Nicolaas van der Waay, “Lawrence Alma-Tadema’s Studio at 17, Grove End Road, c. 1891. Fries Museum, Leeuwarden.

As Charlotte Gere remarks in the exhibition catalogue, “Tadema’s Roman-style villa was an elaborate example of late Victorian neoclassicism, though decoratively it was more eclectic.  His study of Pompeian archaeology inspired the entrance, cast from the door-frame of the House of Eumachia.  A solid brass staircase led form the entrance to the studio. ‘Persian’ tiles from Naples . . . adorned the hall, there as an inmpluvium with a marble fountain, and an aluminium semi-dome in the studio.  The studio’s resemblance to a Byzantine church was much remarked,” as suggested by the watercolor by Nicolaas van der Waay, a Dutch artist who visited Alma-Tadema in London in the early 1890s.  van der Waay’s almost monochromatic accounts of the space provide it with a kind of ancient austerity that was often lacking from the space, also visible in Alma-Tadema’s painting In My Studio, at the top of this post.  In the later painting, the same window, with its distinctive iron grille, is visible, but it is now the backdrop to a scene of lush sensuality, as the feel of the tiger skin rug, the scent of the roses, and the sounds of the piano (partially hidden underneath the elaborate gold and red covering) are all evoked. Impressively, the exhibition’s curators and designer were able to invoke this space within the physical space of Leighton’s own studio.

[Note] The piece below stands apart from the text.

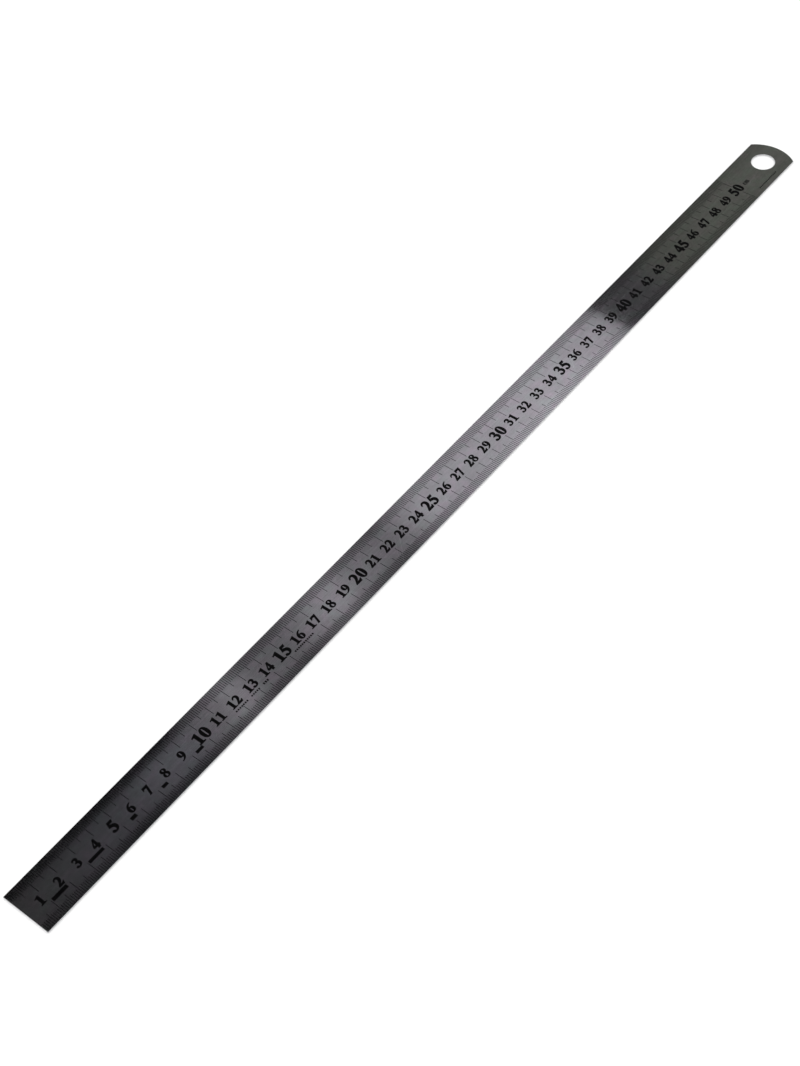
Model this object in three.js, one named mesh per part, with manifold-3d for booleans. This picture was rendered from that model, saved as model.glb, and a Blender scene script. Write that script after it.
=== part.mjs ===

The installation at Leighton House did not allow one artist (Alma-Tadema) to overtake the other (Leighton).  Rather, it created a dialogue between the work and the life of each.  It is this kind of associative property of the artist’s studio that Theodor Adorno highlights in his essay “Valery, Proust, Museum.”  The studio is the place of art’s immediacy, where it is protected for the “barbarity” of the museum.   Future posts will feature further reflection on these topics.